The board’s mosques and graveyards caretaker Mehfooz Mohammad said,“According to the government gazette notification,1970,488 Muslim graveyards exist in Delhi. But presently,only 25 graveyards are open. At least 20 more graveyards are needed all over Delhi. Many of the graveyards have been illegally occupied and litigation is on to get the land back.”

Areas with dominant Muslim population do not even have a single graveyard.

“Muslim dominated areas like Jamia Nagar,Batla House,Shaheen Bagh,colonies in Okhla,Shahzada Bagh in Inderlok and Old Delhi face an acute shortage of space for burials,” Mehfooz said.

The space crunch has even prompted some Muslim organisations to buy plots of land to be used as graveyards. These graveyards in Okhla,Welcome,Jafrabad,Mukarba Chowk are regulated by private managing committees.

There is also the problem of some graveyards not being preferred by many to bury their loved ones,sources in the board said. A case in point is the New graveyard,near the Millennium Park on the Ring Road. Even the Wakf Board is uncertain about why.

A senior official said,“Though there is more land available in the New graveyard,many people refuse to use it. While distance is a factor,some people prefer to use graveyards where their relatives are buried.”

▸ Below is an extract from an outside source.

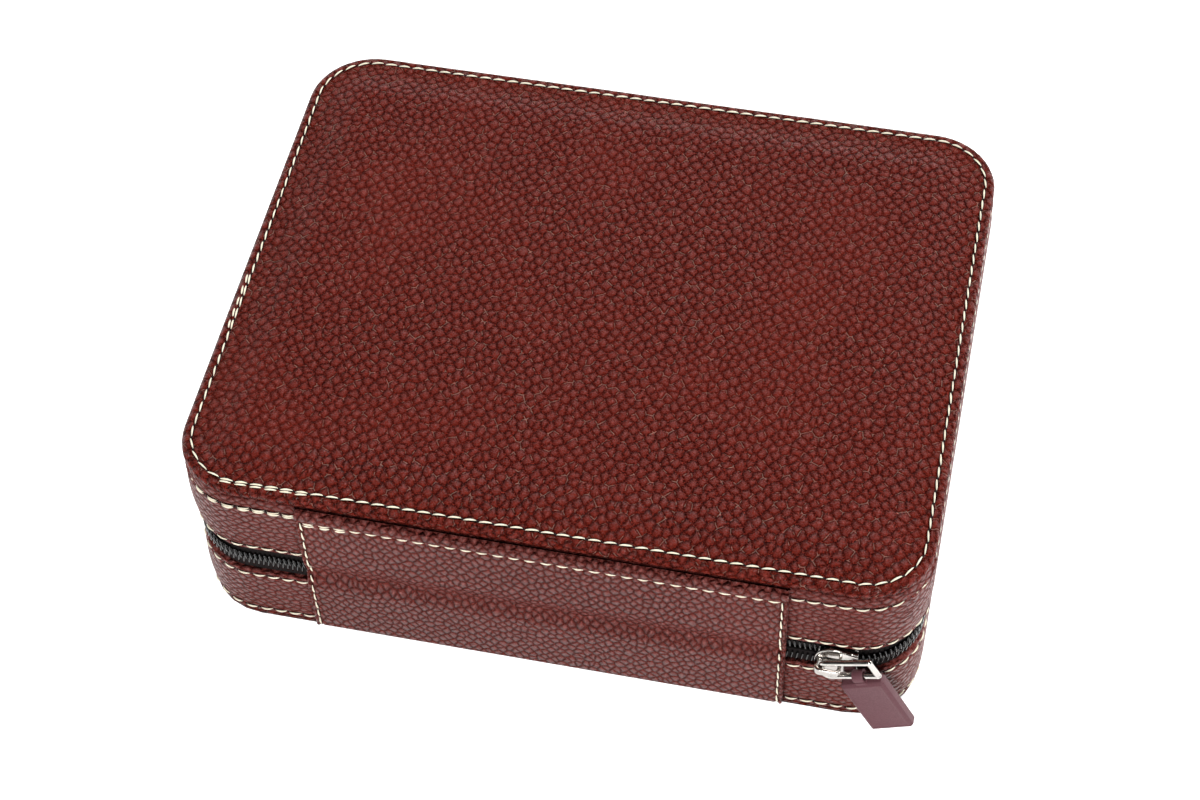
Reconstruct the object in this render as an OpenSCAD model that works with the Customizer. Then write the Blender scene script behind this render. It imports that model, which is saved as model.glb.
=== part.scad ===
// Zip-round travel case for four watches: leather over board, with a stitched spine as its hinge.
// Origin: centre of the bottom. +X along the spine, +Y away from the spine, +Z up. Millimetres.

/* [Case] */
// Width of the case along the spine
case_w = 200; // [180:1:240]
// Depth of the case, from the spine side to the back
case_d = 158; // [145:1:190]
// Corner radius seen from above
corner_r = 18; // [14:0.5:22]
// Height of the base's leather band, up to the zip
base_h = 22; // [20:0.5:28]
// Width of the zip's gap between the two leather bands
zip_gap = 11.2; // [11.2:0.2:13]
// Height of the lid's leather band, from the zip to the seam under the top
lid_band_h = 24.4; // [23:0.2:34]

/* [Walls] */
// Thickness of the leather
leather_t = 1.6; // [1.4:0.1:2]
// Thickness of the wall boards
board_t = 2.3; // [1.8:0.1:3]
// Thickness of the linings
lining_t = 0.8; // [0.5:0.1:1.2]
// Thickness of the board in the bottom
bottom_board_t = 1.8; // [1.4:0.1:3]
// Height of the bottom leather's turned-up edge
bottom_edge_h = 2; // [1.6:0.1:2.6]

/* [Top panel] */
// Thickness of the rolled rim
rim_t = 3.6; // [3.2:0.1:4.4]
// Thickness of the top panel's leather
top_leather_t = 1.3; // [1:0.1:1.5]
// Width of the stitched rim
rim_w = 3.6; // [3.5:0.1:6]
// Distance of the stitch channel from the rim's edge
channel_in = 2.7; // [2.5:0.1:2.8]
// Depth of the stitch channel
channel_depth = 0.4; // [0.2:0.1:0.6]
// Height that the padded centre stands above the rim
puff_h = 2.3; // [1:0.1:4]
// Gap of the seam under the rim
seam_gap = 0.4; // [0.2:0.1:0.8]

/* [Spine] */
// Distance from the case's end to the spine cover's edge
spine_end_gap = 34.5; // [34:0.5:50]
// Thickness of the spine cover
spine_t = 1.4; // [1:0.1:1.6]
// Distance from the lid band's top to the spine cover's top edge
spine_drop = 0.4; // [0.2:0.1:6]
// Height of the soft roll along the spine cover's top edge, above its stitches
roll_h = 4.8; // [3:0.1:7]
// Distance that the roll stands out past the spine cover's face
roll_out = 0.6; // [0.2:0.1:1]
// Depth of the crease along the fold
crease_depth = 0.7; // [0.3:0.1:0.9]

/* [Zip] */
// Width of the closed pair of coil rows
chain_w = 5.8; // [5.4:0.1:6]
// Thickness of the coil rows
coil_t = 1.5; // [1.3:0.1:1.5]
// Spacing of the teeth
tooth_pitch = 2.8; // [2.6:0.1:3.2]
// Thickness of the zip tape
tape_t = 0.5; // [0.3:0.1:0.6]
// Width of the tape that lies behind each leather band
tape_seat = 6; // [4:0.5:8]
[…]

The board even tried going vertical — a step taken by many Christian cemeteries to accommodate their dead.

The Idgah in Jhandewalan has a multi-vault system,wherein bodies are placed in compartments,resembling a vault,and can be reused in two or three years after the remains are pushed into a pit below.

Keeping in mind the need to reuse space in the coming years,the board has expressed concern over the construction of permanent tombs.

In a notice to Kabristan Panchpeer,opposite Hotel Oberoi,the board highlighted the problem of shrinking graveyard space in Delhi and asked members of the community to desist from constructing permanent structures over the graves of their loved ones,so that these sites can be reused after some years.